Sensing of arsenic using zinc oxide (ZnO) MODIFIED with curcumin

Abstract

Zinc oxide (ZnO) has presented itself as a special material with great potential and has attracted researchers to study this semiconductor in the form of powders, single crystals, thin films etc. ZnO is used for a wide variety of applications such as, transparent conducting electrodes in solar cells, photocatalysts, UV lasers, sensors etc. Arsenic exists in water as two major inorganic species, namely As (III) (arsenite) and As (V) (arsenate). In aerobic or oxidizing conditions arsenates are stable, whereas under anaerobic or mildly reducing conditions arsenites are more stable. Of these two redox states of arsenic, As (III) (arsenite) is the more toxic form than As (V) (arsenate). In this project work, we have applied a simple aqueous phase chemistry method and have modified nanostructured zinc oxide surfaces with the organic compound curcumin (C21H20O6), here referred to as Zn(cur)O. These Zn(cur)O nanostructured materials have the morphology of a grain-like wurtzite hexagonal crystal structure with good crystalline quality. The defects of ZnO, which are visible luminescence centers get filled by doping of curcumin. It in turn prolongs the electron-hole recombination, thereby causing the quenching of visible luminescence and also enhancing the exciton emission of zinc oxide.

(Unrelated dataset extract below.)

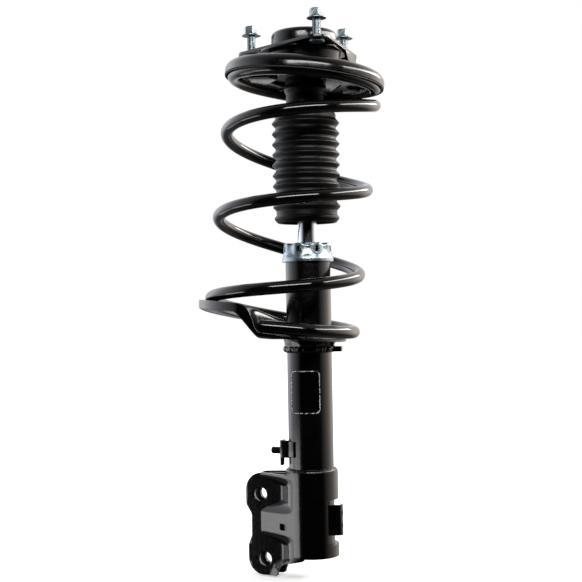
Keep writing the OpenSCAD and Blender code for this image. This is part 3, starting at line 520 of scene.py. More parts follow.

Now, Zn(cur)O is weak fluorescent. When it comes in contact with arsenic and binds with it, it becomes strongly fluorescent and shows enhanced photoluminescence. The photoluminescence of ZnO is insensitive to arsenic concentration in water. Arsenic can be sensitively sensed in the concentration range of 100 to 3000 ppb by the photoluminescence of a Zn(cur)O colloidal solution at an excitation wavelength of 425 nm.